I have been trying for ages with all types of "file, file_get_contents, fopen, opendir and etc" to acomplish what I am triying to do, but just no can do for me, this goes beyong my understanding, sadly. But here I am to learn.
What I want to do? I work with LucidWorks, and I have built an Intranet search that searches the specific path given "C://example/example/..." and does a full text search through all the files. The output of the search on my intranet website is simple:
Document title
Body title with highlighted keyowrds
Path to the file
Now, that not being enough, my lazy fellow Companions would like to be able to click the Document title(which does indeed have a full path to the document behind it, just so you can picture it better "C:/Ex/ex/ex/docs/sap/text.txt(or any other termination)) and open it locally.

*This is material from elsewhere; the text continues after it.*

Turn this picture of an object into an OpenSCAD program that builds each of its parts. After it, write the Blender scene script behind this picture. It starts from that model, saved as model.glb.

Here is the part of the code that I believe to be relevant for what I am trying to acomplish. The "solution" i have built in does not work, but it may give you an idea of what I am trying to accomplish here.
$searchParams = array(
'hl' => 'true',
'hl.fl' => 'body'
);
$response = $LWS->search($query, $offset, $limit, $searchParams);
if ($response->response->numFound > 0) {
foreach ($response->response->docs as $doc) {
?>
<div id="resultbox">
<span id="resulttitle"> <?php echo "<a href={$doc->id}'>{$doc->title}</a><br />"; ?> </span>
<?php
$content = (("{$doc->id}'>{$doc->title}"));
print_r( '<a href= ' . fopen(str_replace('%', ' ', $content), "r+") . '>Open File</a><br />');
?>
<SPAN ID="copytext" >
<?php echo substr($content, -100); ?>
<br></SPAN>
<div id="sbody">
<?php
echo "..." . $response->highlighting->{$doc->id}->body[0] . "...<br /><br />";
}
echo '<br />';
return;
} else {
echo "No results for \"" . $query . "\"";
return;
}
?>
There is a little bit more code above it, but it's irrelevant for the asked question.
So there you go folks, I am hoping for help, and to be able to learn something new :)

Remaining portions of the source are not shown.